3. Key Contributions

1. Clinical Discovery: Identified that circSCMH1 is significantly downregulated in the thrombi and plasma of FR patients and negatively correlates with NET burden.
2. Mechanistic Insight: Demonstrated that low circSCMH1 levels in neutrophils are intrinsically linked to a higher propensity for NETosis, driving microvascular obstruction.
3. Novel Therapeutic Function: Uncovered a previously unknown hyperacute anti-thromboinflammatory function of circSCMH1. While previously known for late-stage repair, this study proves it can acutely suppress innate immune activation when delivered intracellularly.
4. Targeted Delivery Strategy: Developed a neutrophil-specific LNP system (pepLNP) that overcomes the delivery bottleneck, allowing circSCMH1 to reach activated neutrophils in the hyperacute phase.
5. Dual-Phase Paradigm: Proposed a "single-agent, dual-phase" therapeutic strategy where one molecule addresses both acute thromboinflammation (via neutrophil targeting) and delayed neurovascular repair.

4. Key Results

• Clinical Correlation:

  • FR patients showed significantly lower circSCMH1 levels in thrombi and plasma compared to MR patients.
  • Plasma circSCMH1 levels were negatively correlated with circulating NET biomarkers (H3Cit and MPO-DNA).
  • In thrombi, circSCMH1-negative neutrophils exhibited a significantly higher rate of NETosis (H3Cit positivity) compared to circSCMH1-positive neutrophils.

• Therapeutic Efficacy in Mice:

  • Targeting: circSCMH1@pepLNP achieved specific accumulation in peripheral blood neutrophils, confirmed by IF and qPCR.
  • Infarct Reduction: Treatment significantly reduced infarct volume at day 3 compared to controls.
  • Suppression of Thromboinflammation:
    • Reduced platelet deposition (CD41) and fibrin(ogen).
    • Markedly decreased NETosis markers (NE and H3Cit).
    • Reduced neutrophil infiltration and microthrombus formation in the ischemic cortex.
  • Restoration of Perfusion:
    • Microvascular: Dual-lectin labeling showed a significant reduction in no-reflow microvessels.
    • Macrovascular: LSCI confirmed improved cortical blood flow at days 1 and 3.
    • Dynamics: Intravital TPM revealed that treatment reduced neutrophil rolling/adhesion, increased migratory velocity, and significantly shortened the duration of capillary stalling.

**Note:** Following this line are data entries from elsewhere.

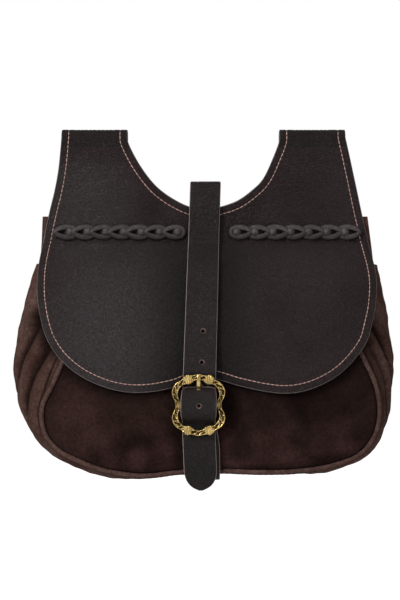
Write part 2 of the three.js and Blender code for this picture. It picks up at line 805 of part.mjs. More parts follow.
function nearest(path, z) {
  const front = path.filter((p) => p.x < 0);
  return front.reduce((best, p) => (Math.abs(p.y - z) < Math.abs(best.y - z) ? p : best));
}

function holeCutter(x, y, z, radius, depth) {
  return toSolid(new THREE.CylinderGeometry(radius, radius, depth, 12).translate(x, y, z));
}

// The punched holes: how many pitches above the buckle, and how far right of the strap's middle
const STRAP_HOLES = [
  { up: 0, aside: 0.3 },
  { up: 1.35, aside: 1.5 },
  { up: 2.35, aside: 1.6 },
];

const prongHoleZ = buckleZ + frameHalfZ * 0.42;

function billetGeometry() {
  const path = billetPath();
  let strap = toSolid(strapBody(path, billetWidths(path), strapLeather, strapCentre));
  for (const { up, aside } of STRAP_HOLES) {
    const z = buckleZ + up * holePitch;
    const x = strapCentre(z) + aside;
    strap = strap.subtract(holeCutter(x, nearest(path, z).x, z, strapHole / 2, strapLeather * 2.5));
  }
  const place = new THREE.Vector3(strapCentre(buckleZ), frameY - 1.5, prongHoleZ);
  const slot = box(prongWidth + 2 * touch + 0.6, 14, 7.4, place);
  return toGeometry(strap.subtract(toSolid(slot)));
}

// The strap that carries the buckle: from the back, under the pouch, up the front, round the bar
const frontCornerZ = -(pouchTop + 0.971 * pouchDrop);
const frontCornerY = frontMiddle(0, frontCornerZ) + pipingSetBack - 3 * touch;

function buckleStrapPath() {
  const half = buckleStrapLeather / 2;
  const pipingZ = frontCornerZ - pipingRadius - touch;
  const wrap = pipingRadius + 4 * touch + half;
  const underZ = Math.min(pipingZ - wrap, -(pouchTop + 0.99 * pouchDrop) - touch - half);
  const backY = suedeWall + 2 * touch + half;
  const round = barRadius + 1.5 * touch + half;
  const corner = 5;
  const bend = (y, z, radius, from, to, steps) =>
    Array.from({ length: steps + 1 }, (_, i) => {
      const angle = lerp(from, to, i / steps);
      return [y + radius * Math.cos(angle), z + radius * Math.sin(angle)];
    });
  const under = Math.min(frontCornerY - wrap, buckleStrapY + 1);
  return [
    [backY, underZ + buckleStrapTail],
    [backY, underZ + buckleStrapTail / 2],
    ...bend(backY - corner, underZ + corner, corner, 0, -Math.PI / 2, 4),
    [frontCornerY * 0.5, underZ],
    ...bend(frontCornerY, underZ + wrap, wrap, -Math.PI / 2, -Math.PI, 4),
    [under, frontCornerZ + 8],
    [lerp(under, buckleStrapY, 0.6), buckleZ - frameHalfZ * 1.5],
    [buckleStrapY, buckleZ - frameHalfZ * 1.15],
    [buckleStrapY, buckleZ - frameHalfZ * 0.7],
    [buckleStrapY - 0.3, buckleZ - frameHalfZ * 0.5],
    [lerp(buckleStrapY, frameY + round, 0.55), buckleZ - frameHalfZ * 0.3],
    ...bend(frameY, buckleZ, round, -0.12 * Math.PI, 1.2 * Math.PI, 10),
  ].map(([y, z]) => new THREE.Vector2(y, z));
}

function buckleStrapGeometry() {
  const path = buckleStrapPath();
  const shift = 4;
  const centre = (z) =>
    strapCentre(buckleZ) + shift * smoothstep(-z, buckleDrop + 4, buckleDrop + frameHalfZ * 1.6);
  const widths = path.map(() => strapWidth * 0.98);
  const strap = toSolid(strapBody(path, widths, buckleStrapLeather, centre));
  const place = new THREE.Vector3(strapCentre(buckleZ), frameY, buckleZ + 2);
  const slot = box(prongWidth + 2 * touch + 1, foldOutRadius * 2 + 3, 13.5, place);
  return toGeometry(strap.subtract(toSolid(slot)));
}

// The cast frame: a ring whose section swells from a flat back to a rounded face
function frameRing() {
  const quarter = BUCKLE_QUARTER.map((r) => ({
    out: [(r.outX * buckleWidth) / 2, (r.outZ * buckleHeight) / 2],
    in: [(r.inX * buckleWidth) / 2, (r.inZ * buckleHeight) / 2],
    proud: r.proud,
  }));
  const mirrored = (x, z) =>
    quarter.map((q) => ({
      out: [q.out[0] * x, q.out[1] * z],
      in: [q.in[0] * x, q.in[1] * z],
      proud: q.proud,
    }));
  return [
    ...mirrored(1, 1),
    ...mirrored(1, -1).reverse(),
    ...mirrored(-1, -1).slice(1),
    ...mirrored(-1, 1).reverse().slice(0, -1),
  ];
}

function frameGeometry() {
  const centreX = strapCentre(buckleZ);
  const half = buckleThickness / 2;
  const sections = frameRing().map(({ out, in: inner, proud }) => {
    const face = half * (1 + proud * 2);
    const point = (share, y) => {
      const [x, z] = [lerp(inner[0], out[0], share), lerp(inner[1], out[1], share)];
      return new THREE.Vector3(centreX + x, frameY + y, buckleZ + z);
    };
    return [
      point(0, half),
      point(1, half),
      point(1, -half * 0.25),
      point(0.78, -face * 0.85),
      point(0.5, -face),
      point(0.22, -face * 0.85),
      point(0, -half * 0.25),
    ];
  });
  const barLength = buckleWidth * 0.78;
  const bar = new THREE.CylinderGeometry(barRadius, barRadius, barLength, 10)
    .rotateZ(Math.PI / 2)
    .translate(centreX, frameY, buckleZ);
  return toGeometry(toSolid(loft(sections, true)).add(toSolid(bar)));
}

// The prong curls round the bar, passes the strap's hole and rests on the frame's top
function prongGeometry() {
  const round = barRadius + touch + prongThickness / 2;
  const restY = frameY - buckleThickness / 2 - touch - prongThickness / 2;
  const centreX = strapCentre(buckleZ);
  const points = [];
  for (let i = 0; i <= 7; i++) {
    const angle = lerp(-0.62 * Math.PI, 0.5 * Math.PI, i / 7);
    points.push([frameY + round * Math.cos(angle), buckleZ + round * Math.sin(angle)]);
  }
  points.push([lerp(frameY, restY, 0.72), buckleZ + frameHalfZ * 0.42]);
  points.push([restY, buckleZ + frameHalfZ * 0.72]);
  points.push([restY, buckleZ + frameHalfZ * 0.98]);
  const path = strapPath(points, 1.9);
  const widths = path.map(() => prongWidth);
  return strapBody(path, widths, prongThickness, () => centreX);
}

// A bump of lace standing on the flap: its sections go from the flap up to its top
function laceSection(x, z, acrossX, acrossZ, half, lift) {
  const foot = (px, pz) => flapMiddle(px, pz) - flapLeather / 2 - 2 * touch;
  const at = (share, up) => {
    const [px, pz] = [x + acrossX * half * share, z + acrossZ * half * share];
    return new THREE.Vector3(px, foot(px, pz) - up, pz);
  };
  return [at(-1, 0), at(-0.6, lift), at(0.6, lift), at(1, 0)];
}

// One braid: each link is a slit ring that climbs over the next, with a tongue of lace inside it
const ringSteps = 8;
const ringStretch = 1.3;

function braidGeometry(side) {
  const [start, end] = braidEnds(side);
  const pitch = Math.abs(end - start) / braidLinks;
  const reach = (braidWidth - laceWidth) / 2;
  let braid = null;
  const join = (piece) => {
    braid = braid ? braid.add(toSolid(piece)) : toSolid(piece);
  };
  for (let link = 0; link < braidLinks - 1; link++) {
    const from = start + side * pitch * (link + 0.5);
    const sections = Array.from({ length: ringSteps }, (_, i) => {
      const turn = (2 * Math.PI * (i + 0.5)) / ringSteps;
      const share = 0.5 - 0.5 * Math.cos(turn);
      const lift = laceThickness * (0.7 + 0.75 * share);
      const x = from + side * pitch * ringStretch * share;
      const z = lacingZ + reach * Math.sin(turn);
      return laceSection(x, z, -side * Math.cos(turn), Math.sin(turn), laceWidth / 2, lift);
    });
    join(loft(sections, true));
  }
  for (let link = 0; link < braidLinks; link++) {
    const lifts = [0.6, 1.35, 1.5, 0.8];
    const sections = lifts.map((lift, i) => {
      const x = start + side * pitch * (link + (1.02 * i) / (lifts.length - 1));
      return laceSection(x, lacingZ, 0, 1, laceWidth / 2, laceThickness * lift);
    });
    join(loft(sections));
  }
  return toGeometry(braid);
}

// Finishes of the real materials
const leatherFinish = new THREE.MeshStandardMaterial({ color: 0x2b2727, roughness: 0.55, metalness: 0 });
const suedeFinish = new THREE.MeshStandardMaterial({ color: 0x3c2520, roughness: 0.95, metalness: 0 });
const brassFinish = new THREE.MeshStandardMaterial({ color: 0xb39a52, roughness: 0.35, metalness: 1 });

const bag = new THREE.Group();

function addPiece(name, geometry, finish) {
  const piece = new THREE.Mesh(geometry, finish);
  piece.name = name;
  bag.add(piece);
}

addPiece("flap", flapGeometry(), leatherFinish);
addPiece("pouch_front", frontGeometry(), suedeFinish);
addPiece("pouch_gusset", gussetGeometry(), suedeFinish);
addPiece("pouch_back", backGeometry(), suedeFinish);
addPiece("piping", pipingGeometry(), suedeFinish);
addPiece("braid_left", braidGeometry(-1), leatherFinish);
addPiece("braid_right", braidGeometry(1), leatherFinish);
addPiece("billet_strap", billetGeometry(), leatherFinish);
addPiece("buckle_strap", buckleStrapGeometry(), leatherFinish);
addPiece("buckle_frame", frameGeometry(), brassFinish);
addPiece("buckle_prong", prongGeometry(), brassFinish);

export default bag;
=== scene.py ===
"""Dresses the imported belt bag: grained leather, napped suede, laced braids, cast brass and thread.

Sizes are in millimetres as the maker would write them, and every mesh is written in metres.
"""

from __future__ import annotations

import logging
import math
from collections.abc import Callable, Mapping, Sequence
from dataclasses import dataclass, field
from enum import Enum

import bmesh
import bpy
import numpy as np
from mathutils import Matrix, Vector
from mathutils.geometry import delaunay_2d_cdt

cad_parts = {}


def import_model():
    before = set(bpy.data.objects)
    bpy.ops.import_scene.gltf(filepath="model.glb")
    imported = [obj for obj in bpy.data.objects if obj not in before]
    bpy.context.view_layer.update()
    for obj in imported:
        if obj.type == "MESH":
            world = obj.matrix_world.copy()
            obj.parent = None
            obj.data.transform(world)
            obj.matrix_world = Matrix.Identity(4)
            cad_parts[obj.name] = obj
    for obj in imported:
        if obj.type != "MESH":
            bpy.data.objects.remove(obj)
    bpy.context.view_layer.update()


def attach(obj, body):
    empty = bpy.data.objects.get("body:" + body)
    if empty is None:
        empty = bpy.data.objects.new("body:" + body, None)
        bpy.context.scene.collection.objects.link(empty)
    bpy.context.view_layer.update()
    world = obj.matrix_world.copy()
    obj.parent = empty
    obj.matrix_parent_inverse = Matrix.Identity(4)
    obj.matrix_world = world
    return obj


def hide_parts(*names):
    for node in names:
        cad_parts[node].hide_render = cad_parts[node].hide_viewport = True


LOG = logging.getLogger("belt_bag")
MM = 0.001
Array = np.ndarray
Row = Mapping[str, float]
Place = Callable[[Array, Array, Array], Array]
Surface = Callable[[Array, Array], Array]


class Face(Enum):
    """Which side of a leather wall shows."""

    GRAIN = "grain"
    NAP = "nap"


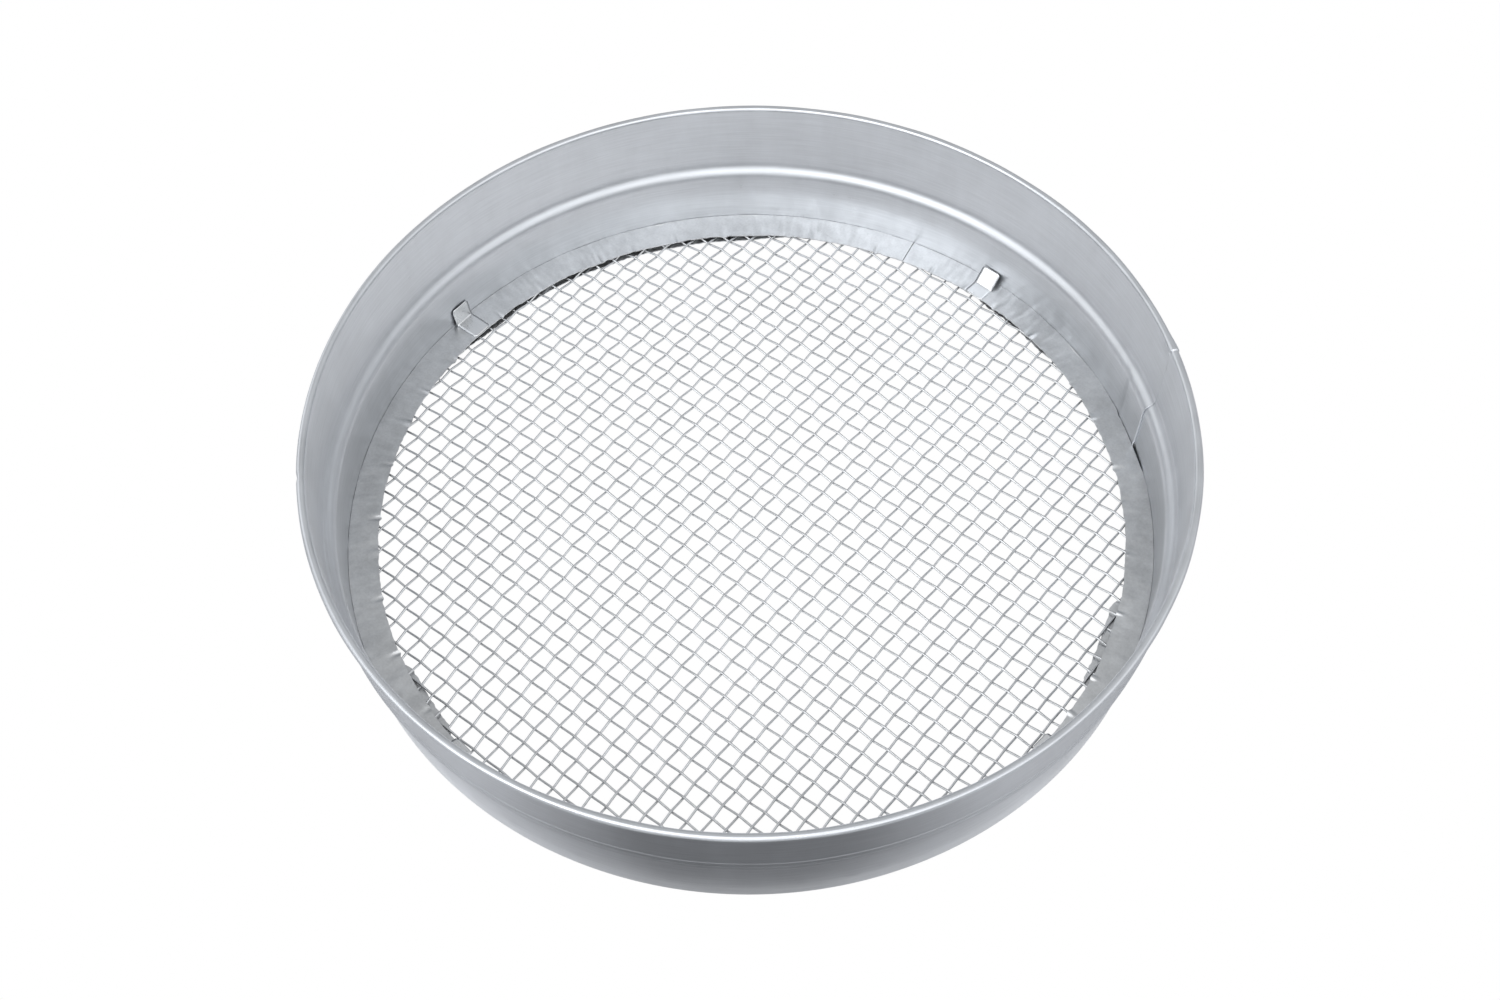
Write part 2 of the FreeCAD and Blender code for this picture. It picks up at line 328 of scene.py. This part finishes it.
def duller_where_drawn(tree, rough, wrapped, height):
    """Roughness raised round the curl and over the step, most of all on the two dull sides."""
    curl_gain, step_gain, side_gain = 1.15, 0.16, 2.2
    curled = tree.spread(height, 68.2 * MM, 69.2 * MM, 1.0, curl_gain)
    past_foot = tree.spread(height, 29.0 * MM, 32.5 * MM, 0.0, step_gain)
    past_head = tree.spread(height, 36.5 * MM, 40.0 * MM, 0.0, step_gain)
    drawn = tree.math("SUBTRACT", past_foot, past_head)
    for azimuth, edge, middle in DULL_SIDES:
        side = (math.cos(math.radians(azimuth)), math.sin(math.radians(azimuth)), 0)
        facing = tree.measure("DOT_PRODUCT", wrapped, side)
        drawn = tree.math("MULTIPLY", drawn, tree.spread(facing, edge, middle, 1.0, side_gain))
    return tree.math("ADD", tree.math("MULTIPLY", rough, curled), drawn)


def steel(name, tone, roughness, bump, variation, rolled=False):
    """Bare steel with a fine grain, cloudy patches and light scratches.

    The grain of a rolled sheet runs round the axis. Such a sheet is also duller where it is
    drawn over the step and round the curl.
    """
    material = bpy.data.materials.new(name)
    material.use_nodes = True
    tree = Tree(material.node_tree)
    place = tree.place()
    if rolled:
        wrapped = tree.wrapped()
        lines = tree.noise(wrapped, (5, 5, 2600), 4.0, 0.6)
        broad = tree.noise(wrapped, (3, 3, 330), 2.0, 0.5)
        streaks = tree.noise(wrapped, (9, 9, 1100), 2.0, 0.5)
        clouds = tree.noise(wrapped, (11, 11, 16), 4.0, 0.6)
    else:
        lines = tree.noise(place, (900, 900, 900), 3.0, 0.6)
        broad = streaks = tree.noise(place, (160, 160, 160), 3.0, 0.6)
        clouds = tree.noise(place, (45, 45, 45), 4.0, 0.6)
    marks = tree.noise(place, (60, 1400, 300), 2.0, 0.5)
    scratch = tree.spread(marks, 0.70, 0.74, 0.0, 1.0)

    shade = tree.plus(tree.math("MULTIPLY", lines, 0.25), clouds, 0.40)
    shade = tree.plus(shade, streaks, 0.35)
    dark = tuple(channel * (1 - variation) for channel in tone) + (1,)
    pale = tuple(min(1, channel * (1 + variation)) for channel in tone) + (1,)
    colour = tree.blend(tree.spread(shade, 0.36, 0.64, 0.0, 1.0), dark, pale)

    cloudy = tree.plus(clouds, lines, 0.6)
    rough = tree.spread(cloudy, 0.5, 1.1, roughness - 0.06, roughness + 0.07)
    rough = tree.plus(rough, scratch, 0.08)
    relief = tree.plus(tree.plus(broad, lines, 0.6), scratch, -0.35)
    inputs = {"Base Color": colour, "Metallic": 1.0}
    if rolled:
        height = tree.height(place)
        rough = duller_where_drawn(tree, rough, wrapped, height)
        flattened = tree.spread(height, 67.5 * MM, 69.0 * MM, 1.0, 0.2)
        relief = tree.math("MULTIPLY", relief, flattened)
        tangent = tree.node("ShaderNodeTangent", direction_type="RADIAL", axis="Z")
        inputs.update({"Anisotropic": 0.5, "Tangent": tangent.outputs[0]})
    raised = {"Strength": bump, "Distance": 0.2 * MM, "Height": relief}
    normal = tree.node("ShaderNodeBump", raised).outputs[0]
    inputs.update({"Roughness": rough, "Normal": normal})
    surface = tree.node("ShaderNodeBsdfPrincipled", inputs).outputs[0]
    tree.node("ShaderNodeOutputMaterial", {"Surface": surface})
    return material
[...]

• Comparison: The targeted delivery (pepLNP) was significantly superior to non-targeted delivery (LNP), highlighting the necessity of specific neutrophil targeting for efficacy.

5. Significance

• Translational Breakthrough: This study bridges the gap between preclinical neuroprotection and clinical reality by addressing the "no-reflow" phenomenon, a major cause of EVT failure.
• Redefining circSCMH1: It expands the functional landscape of circSCMH1 from a late-stage repair molecule to a critical regulator of the hyperacute immune response, offering a unified mechanism for stroke management.
• Novel Adjunctive Therapy: The proposed circSCMH1@pepLNP offers a promising adjunctive therapy for EVT. Unlike current strategies focusing solely on clot dissolution (thrombolytics) or platelet inhibition, this approach targets the neutrophil-driven inflammatory cascade that clogs the microvasculature.
• Spatiotemporal Solution: By simultaneously mitigating early thromboinflammation and preserving the molecule's inherent reparative properties, this strategy overcomes the historical failure of single-window neuroprotectants, paving the way for comprehensive stroke management.

Conclusion: The study establishes that neutrophil-specific downregulation of circSCMH1 drives futile recanalization. Targeted intracellular delivery of circSCMH1 via pepLNP unlocks a potent acute anti-thromboinflammatory function, effectively restoring microvascular perfusion and improving outcomes in stroke models, representing a paradigm shift toward dual-phase therapeutic interventions.